Thursday, December 08, 2011
My review of Martin Van Creveld's The Age of Airpower
At a time when India is on a major drive to develop one of the most powerful air forces by the year 2020, this study questions the utility and the logic of air power in modern warfare
WITHIN a matter of weeks India is expected to take a decision to buy 126 medium multi-role combat aircraft (MMRCA). The original approval was for aircraft worth $8.52 billion, the current estimate, for the aircraft will be either the Eurofighter or the Rafale, could be twice that sum. And if the rupee behaves the way it does, the figure could be even higher.
The MMRCA will be India’s frontline fighter only for two years and then it is expected to be supplanted by the Russian fifth-generation fighter, which, too, India plans to acquire in numbers. Whether or not the country can afford what will easily be one of the most powerful air forces in the world by 2020 is another matter.
And if we go by what Martin Van Creveld, one of the world’s leading military historians, has to say, we may be simply throwing good money away. Air power, argues this original and authoritative study, has never lived up to the billing given to it by its proponents who have been carried away by the image of the men who fly the superb aerial fighting machines.
Instead of being carried away with the technological wonder of aerial machines, Van Creveld has measured air power in terms of military effectiveness in relation to the other services, as well as where it eventually counts — against the enemy.
Ironically, the principal object of air power hubris is the United States, whose air force is by far the most powerful in the world. In 2002 it overwhelmed Iraq with the “shock and awe” of its air force. It did wipe out Saddam Hussein’s forces, but it unleashed another adversary — the guerrilla — who has never quite been vulnerable to air power.
The problem, as Van Creveld demonstrates in a survey that begins with Italians throwing hand grenades at Libyan guerrillas in 1911, and ends with the ongoing war in Afghanistan, is that air power either delivers too little, or too much.

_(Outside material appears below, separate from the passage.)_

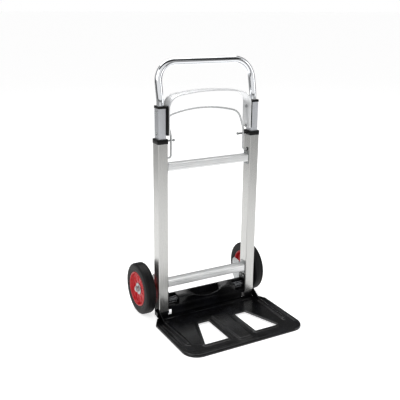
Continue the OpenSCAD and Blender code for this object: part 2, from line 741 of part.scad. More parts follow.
// Raised panel in the middle
module panel_outline(inset) {
    polygon([[-panel_half[0] + inset, panel_back - inset],
        [panel_half[0] - inset, panel_back - inset],
        [panel_half[1] - inset, panel_front + inset],
        [-panel_half[1] + inset, panel_front + inset]]);
}
module bead(x0, y0, x1, y1, r) {
    length = norm([x1 - x0, y1 - y0]);
    translate([x0, y0, toe_h - tiny]) rotate([0, 0, atan2(y1 - y0, x1 - x0)]) {
        translate([0, -r, 0]) cube([length, 2 * r, bead_h + tiny]);
        for (x = [0, length]) translate([x, 0, 0]) cylinder(h = bead_h + tiny, r = r);
    }
}
module toe_plate() color(black) difference() {
    translate([0, front, 0]) union() {
        difference() {
            linear_extrude(toe_h) toe_outline(0);
            translate([0, 0, -1]) linear_extrude(toe_h + 1 - toe_t) toe_outline(2.5);
        }
        both() {
            bead(toe_half - 31, -rear_cut - 4, toe_half - 35, -toe_len + 74, bead_r);
            translate([0, 0, toe_h - toe_t]) linear_extrude(toe_t + bead_h) difference() {
                window_outline(8);
                window_outline(3);
            }
        }
        linear_extrude(toe_h + bead_h) panel_outline(0);
        both() translate([ear_x, 0, 0]) rotate([90, 0, 90]) linear_extrude(ear_t) union() {
            translate([toe_axis_y, toe_axis_z]) circle(ear_r);
            polygon([[-44, toe_h - 1], [toe_axis_y - ear_r * 0.5, toe_axis_z + ear_r * 0.866],
                [toe_axis_y, toe_axis_z], [toe_axis_y - ear_r * 0.5, toe_axis_z - ear_r * 0.866],
                [-8, 2], [-44, 2]]);
        }
    }
    translate([0, front, -1]) both() linear_extrude(toe_h + bead_h + 2) window_outline(0);
    translate([0, front, -1]) linear_extrude(toe_h + bead_h + 1 - toe_t) panel_outline(toe_t);
    both() translate([0, back(toe_axis_y), toe_axis_z])
        bar_x(ear_x - 1, ear_x + ear_t + 1, toe_bolt_r + turn_fit);
}

bolt_end = rail_in - 3;
module toe_hinge_bolts() color(black) both() translate([0, back(toe_axis_y), toe_axis_z]) {
    bar_x(bolt_end, ear_x + ear_t + gap, toe_bolt_r);
    bar_x(ear_x + ear_t + gap - tiny, ear_x + ear_t + gap + 3, toe_bolt_r + 3);
}
module toe_hinge_washers() color(black) both() translate([0, back(toe_axis_y), toe_axis_z])
    difference() {
        bar_x(rail_in - 2.5, rail_in - tiny, toe_bolt_r + 3);
        bar_x(rail_in - 4, rail_in + 1, toe_bolt_r);
    }

left_rail();
right_rail();
upper_crossbar();
lower_crossbar();
bar_fittings();
fitting_rivets();
left_collar();
right_collar();
left_foot();
right_foot();
cross_piece();
cross_piece_rivets();
spring_pins();
fold_springs();
left_hinge_bracket();
right_hinge_bracket();
hinge_bracket_rivets();
fold_pivot_pins();
bail_bushes();
left_inner_tube();
right_inner_tube();
left_top_cap();
right_top_cap();
spacers();
u_handle();
carry_arch();
handle_bolts();
handle_nuts();
release_bail();
left_lock_pin();
right_lock_pin();
toe_plate();
toe_hinge_bolts();
toe_hinge_washers();
left_wheel_bracket();
right_wheel_bracket();
left_axle();
right_axle();
left_axle_sleeve();
right_axle_sleeve();
left_tyre();
right_tyre();
left_rim();
right_rim();
left_wheel_bush();
right_wheel_bush();
left_axle_nut();
right_axle_nut();
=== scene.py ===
import json
import math

import bmesh
import bpy
from mathutils import Matrix, Vector
from mathutils.geometry import delaunay_2d_cdt


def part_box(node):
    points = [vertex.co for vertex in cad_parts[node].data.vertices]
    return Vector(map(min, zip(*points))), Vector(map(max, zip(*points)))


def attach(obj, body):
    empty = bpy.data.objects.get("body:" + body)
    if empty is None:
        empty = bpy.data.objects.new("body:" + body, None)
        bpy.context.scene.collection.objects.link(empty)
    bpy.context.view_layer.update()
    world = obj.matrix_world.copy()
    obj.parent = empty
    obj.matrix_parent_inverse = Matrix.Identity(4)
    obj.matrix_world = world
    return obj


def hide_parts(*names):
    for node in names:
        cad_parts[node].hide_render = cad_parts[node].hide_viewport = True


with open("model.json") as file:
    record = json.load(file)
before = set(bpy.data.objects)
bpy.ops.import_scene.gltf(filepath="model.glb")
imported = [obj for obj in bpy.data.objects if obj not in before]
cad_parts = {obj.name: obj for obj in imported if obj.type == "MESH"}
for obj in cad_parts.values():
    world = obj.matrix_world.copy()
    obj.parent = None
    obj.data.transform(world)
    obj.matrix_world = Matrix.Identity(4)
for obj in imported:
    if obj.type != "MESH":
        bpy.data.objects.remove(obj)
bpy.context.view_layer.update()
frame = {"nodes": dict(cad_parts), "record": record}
mm = 0.001

# ---- Rails ----
# Two upright 33 x 38 mm rectangular tubes that carry the whole truck.
# Extruded aluminium, brushed along its length and clear anodised.


def linear(colour):
    """An sRGB hex colour as the linear RGBA value that a shader takes."""
    parts = [int(colour[i:i + 2], 16) / 255 for i in (1, 3, 5)]
    return [p / 12.92 if p <= 0.04045 else ((p + 0.055) / 1.055) ** 2.4 for p in parts] + [1]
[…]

It is too little when it fails to interdict the North Vietnamese supply lines to the South in the 1960s, or to check the Taliban with drones and round-the-clock surveillance in Afghanistan. And it is clearly too much when it wipes out entire cities, as in the case of Hiroshima and Nagasaki in that fateful August of 1945.
His claim is not that airpower was never effective. But that in the historical perspective, it has already peaked in World War II, when, as he points out, “no large-scale military operation that did not enjoy adequate air cover stood any chance of success.” With the spread of nuclear weapons, the ultimate threat of total destruction that air power could bring, itself became absurd, because it created a situation where both the attacker and the attacked would be obliterated.
The problem in fighting the wars of today is of a different kind. The rise of the global media has made strikes against cities and civilians a taboo. Despite the super-accuracy of UAV-borne missiles, there are civilian casualties.
According to US figures, 2,157 Taliban and Al Qaeda leaders and cadre have been killed in drone strikes in the tribal regions of Pakistan, as against just 138 civilians since 2006. But as anyone familiar with the issue knows, the propaganda value that the Taliban have got from these “collateral” deaths has been enormous. The fact is that there is no such thing as a surgical strike, especially not in crowded Asian environments.
The IAF may be still growing and buying top-of-the-line fighters as though the country’s treasury is bottomless, but other air forces are, as Van Creveld points out, in decline. Take America’s F-22, the world’s best fighter (though grounded at present because of an embarrassing little glitch). The original plan was for the US to acquire 750 aircraft, but the number was first lowered to 648 and then successively to 442, 339 and 277, till the previous US Secretary of Defence decided to terminate the programme at 187. The Eurofighter, too, is going that way, especially now that the European economies must retrench.
The issue is not that the aircrafts are not good — they are first-rate — but whether or not the expense involved in buying and maintaining them is commensurate with the kind of missions they will be involved in.
At the end of the day, there is a genuine need for leaders to balance their needs with their budgets, as well as stay focused on the outcomes. Armies, as Van Creveld points out, are still needed to conquer and pacify enemy territory, and navies remain the best means of carrying heavy loads across long distances and projecting power abroad.